One of the most powerful online advertising social media platforms, however, is YouTube. YouTube has been around since 2005, but it’s real impact on the advertising industry came in 2008 when they launched promoted videos and pre-roll ads. Pre-roll ads are those that play before the viewer’s desired content. These ads are too short to click away from, usually 15 to 30 seconds in length, making them highly impactful to viewers.
Targeting and Retargeting
The number of people who are engaging with online video advertising is on the rise. With this advanced medium, you can target a specific audience with 15-30 second ads that are less likely to be skipped, ensuring that the advertising dollars that were spent on commercials that didn’t reach your target market will have gone to waste. But how do online advertisers chose such a select group of consumers?
With online advertising, you can pull from third party data providers to target specific demographics of people, or even households down to latitude and longitude. Third party data is the information that can be collected about website visitors that can then be used to create detailed profiles, or segments, that differentiate users’ tastes and behaviors as they navigate around the Internet. By utilizing third party data segmentation, you can funnel your audience from the entire country to neighborhoods and communities.
You can also retarget the potential customers who have already visited your website by placing a pixel on your site that will cookie your visitors and allow you to follow them around the internet.

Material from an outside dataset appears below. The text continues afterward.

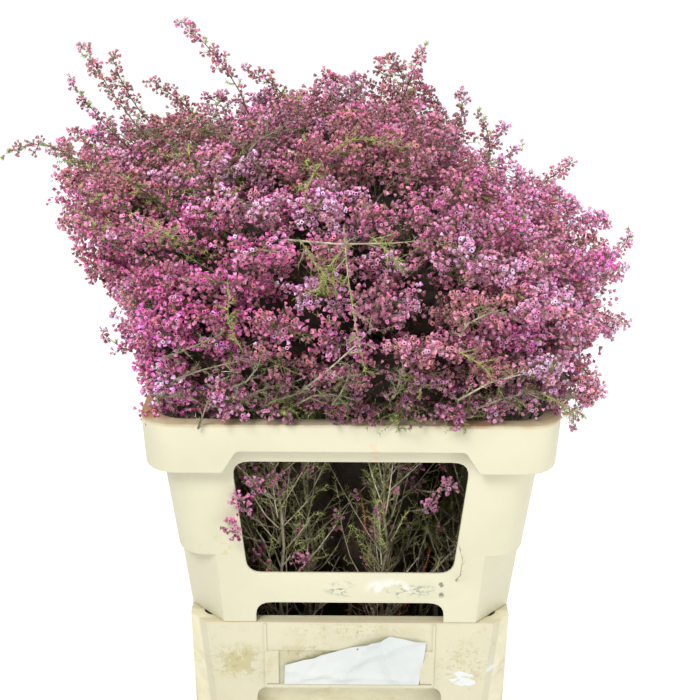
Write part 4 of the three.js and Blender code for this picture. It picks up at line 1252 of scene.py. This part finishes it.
def grow_window_shoots(heap, rng, branch, branches):
    """Single shoots that lean out of the window or hang in it, flowering or bare, and withered tufts."""
    for kind, curves in WINDOW_SHOOTS.items():
        for points in curves:
            if nearest(branches, behind_window, np.array(points[0], float)) is not branch:
                continue
            start, bend, end = through(points)
            leafy_shoots(heap, rng, start, bend, end, *WINDOW_KINDS[kind])
            if kind != "flowering":
                continue
            centre, way = (v[0] for v in curve(start, bend, end, np.linspace(0.78, 1, 9)))
            for _ in range(3):
                side = around(way, any_turn(rng, len(way)))
                out = unit(side * rng.uniform(0.4, 1.2, (len(way), 1)) + way * 0.5)
                feet = centre + out * rng.uniform(1, 7, (len(way), 1))
                add_florets(heap, rng, feet, out, 2.0, (0.05, 0.45, 0.05, -0.1, 0.0))


def grow_stem(branch, branches, materials):
    number = branch["number"]
    rng = np.random.default_rng(900 + number)
    heap = Heap()
    out, angle, hub = branch["out"], branch["angle"], branch["hub"]
    foot = level_point(FOOT_HALF, out, angle, STEM_FOOT)
    low = level_point(FOOT_HALF, out, angle, STEM_STRAIGHT)
    neck = level_point(NECK_HALF, out, angle, NECK_HEIGHT)
    middle = [mix(low, neck, s) for s in np.linspace(0.12, 1, 9)]
    upper = [fan_point(out, angle, hub * s) for s in (0.35, 0.7, 0.97)]
    path = np.array([foot, low * [1, 1, 0] + [0, 0, 60], low, *middle, *upper])
    sway = rng.normal(0, 2.6, path.shape) * [1, 1, 0]
    sway[:3] = 0
    path = path + sway
    radii = np.linspace(STEM_RADIUS, 1.4, len(path)) * np.where(path[:, 2] > 200, 0.75, 1)
    add_tubes(heap, path[None], radii, mix(BARK, PALE_BARK, rng.uniform(0, 0.8)), sides=6)
    if branch["outer"] < 0.5:
        # inner stems get a closed dark body of painted shade
        grow_painted_shade(heap, rng, low, neck)
    # long side branches, then short shoots, all with small twigs; fewer where nobody sees them
    front = low[1] < -60
    for count, first, last, lengths in ((24 if front else 5, 0.12, 0.8, (60, 130)),
                                        (28 if front else 8, 0.2, 1.12, (24, 60))):
        share = np.linspace(first, last, count) + rng.uniform(-0.03, 0.03, count)
        start = mix(low[None], neck[None], np.minimum(share, 1.05)[:, None])
        turn = any_turn(rng, count)
        outward = np.stack([np.cos(turn), np.sin(turn) * (0.5 if front else 1), np.zeros(count)], axis=1)
        length = rng.uniform(*lengths, count)[:, None]
        end = start + outward * length * rng.uniform(0.3, 1.0, count)[:, None]
        end = end + np.array([0, 0, 0.9]) * length
        end[:, :2] = keep_inside(end)
        bend = start + outward * length * 0.3 + np.array([0, 0, 0.25]) * length
        tones = mix(BARK, PALE_BARK, rng.uniform(0.4, 1.5, count)[:, None])
        paths = curve(start, bend, end, np.linspace(0, 1, 5))[0]
        add_tubes(heap, paths, (0.8, 0.66, 0.56, 0.45, 0.3), tones, sides=4)
        twig_shoots(heap, rng, start, bend, end, front)
    grow_window_shoots(heap, rng, branch, branches)
    piece = heap.build(f"heather_stem_{number:02d}", materials)
    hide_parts(f"stem_{number:02d}")
    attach(piece, "root")


set_stage()
OPEN_BELL, SIDE_BELL = model_bell("TRIFAN"), model_bell("NOTHING")
NEEDLE = model_cone(3, "NOTHING", 1)
refine(["collar_front", "collar_back"], "flared_collar", 1.2, make_collar_plastic())
refine(["tub"], "stained_tub", 0.9, make_tub_plastic())
set_material(cad_object("water"), make_water())
make_slip(make_paper())

plant_skins = make_plant_skins()
branches = list_branches()
add_strays(branches)
for branch in branches:
    grow_stem(branch, branches, plant_skins)
    grow_bloom(branch, branches, plant_skins)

By keeping track of who these unique visitors are, advertisers can follow their trail through the web in order to place their ads on other premium sites and bring them back to your site from anywhere on the web by retargeting your video advertisement.
Real Time Bidding
Today, it is easier than ever for advertisers to buy ad space online. By using a demand side platform (DSP), website publishers can send a bid request with their visitors’ demographics to all relevant advertisers on the Real Time Bidding (RTB) Exchange. Developed by Jason Knapp, the RTB Exchange similar to the stock exchange, only for ad placements on websites. The bidding process happens in milliseconds, making for a competitive industry with the capabilities to serve advertisers the impressions that they want, and for the publishers to receive the best rate for that impression.
According to Gestaltism, our brain maintains the ability to recognize whole forms rather than just a collection of simple lines and curves. However, the whole is not always greater than the sum of its parts. All of these lines and curves, from Thuerk’s first spam mail to Knapp’s RTB Exchange, have played a role in the development and progression of the form we now know as the online advertising industry. The question now is, what’s next?